BANGKOK: -- The National Telecommunications Commission has instructed all mobile-phone operators to present figures today for their inter-network call traffic as well as outlining plans for expansion of inter-network capacity, as part of the commission's efforts to tackle call traffic jams.

NTC deputy secretary-general Manas Songsang, who also chairs the regulator's panel in charge of solving the call congestion, said yesterday that the submissions must cover call traffic from March to the present date.

This will allow the panel to locate the congestion problem, he said after a meeting with all telecom operators to jointly seek a solution to the dropped-call problem.

He said the panel would identify the problem and offer a solution for consideration by the NTC board next Monday.

Over the past few weeks, mobile-phone users have found the need to dial many times before being able to connect with customers of different networks and even with people in their own networks. However, the problem seemed to begin easing yesterday.

Representatives of all cellular operators admit that the congestion stems from heavy call promotions in the current industry atmosphere of intense competition.

Some promotional packages charge subscribers only for the first few minutes of each call, encouraging them to talk for hours at a time.

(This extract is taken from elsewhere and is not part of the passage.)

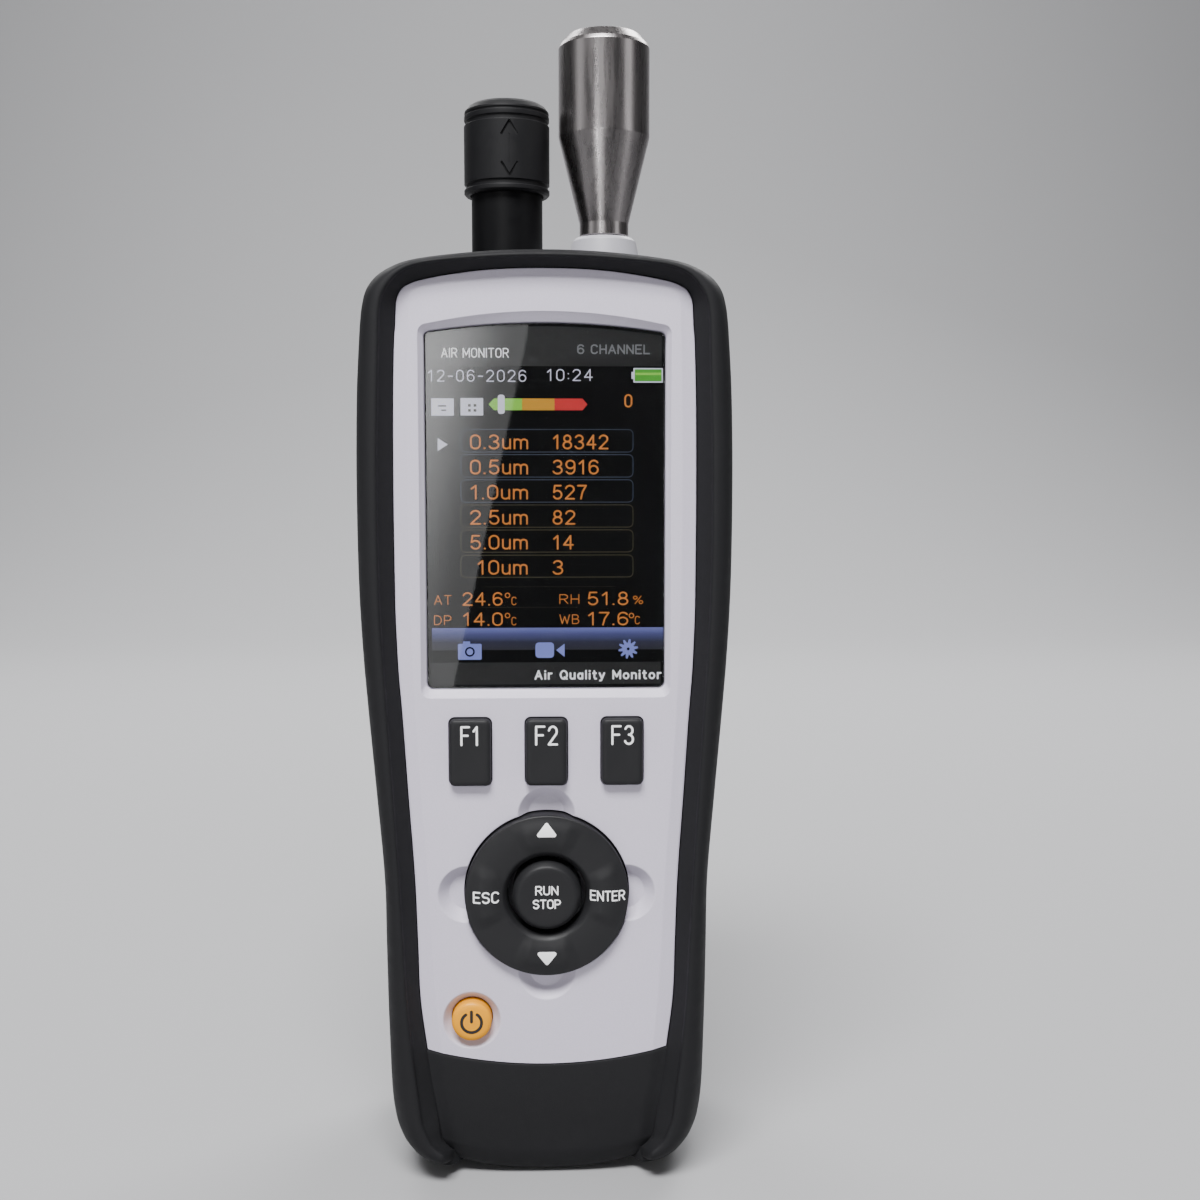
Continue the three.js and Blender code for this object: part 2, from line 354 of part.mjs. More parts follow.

Last week Advanced Info Service Plc (AIS) and Total Access Communication (DTAC), which account for a combined 70 per cent of the cellular call traffic, revealed that they and True Move had already agreed to expand the capacity of their direct network links to ease the gridlock.

A representative of all cellular operators except AIS yesterday urged the NTC to permit them to fully connect their networks directly, so that they can manage the traffic much more efficiently.

The AIS representative urged the NTC to introduce the interconnection charge regulations as soon as possible to enable direct network connection.

Earlier, the cellular operators were required to connect with one another via TOT, but they created separate and direct links - with TOT's permission - to accommodate rapidly expanding call traffic. However, some operators have occasionally refused to agree with others, to further jointly expand existing direct links to enable a greater traffic flow. The interconnection-charge regulations will oblige all telecom operators to allow others to conveniently connect with their networks.

An NTC expert, Pitjapol Jantanasaro, said the mobile-phone operators should not wait for introduction of the regulations, but should go ahead with solving the call congestion for the sake of subscribers, before the problem gets worse.

The NTC has yet to announce when it will publish the interconnection charge regulations in the Royal Gazette.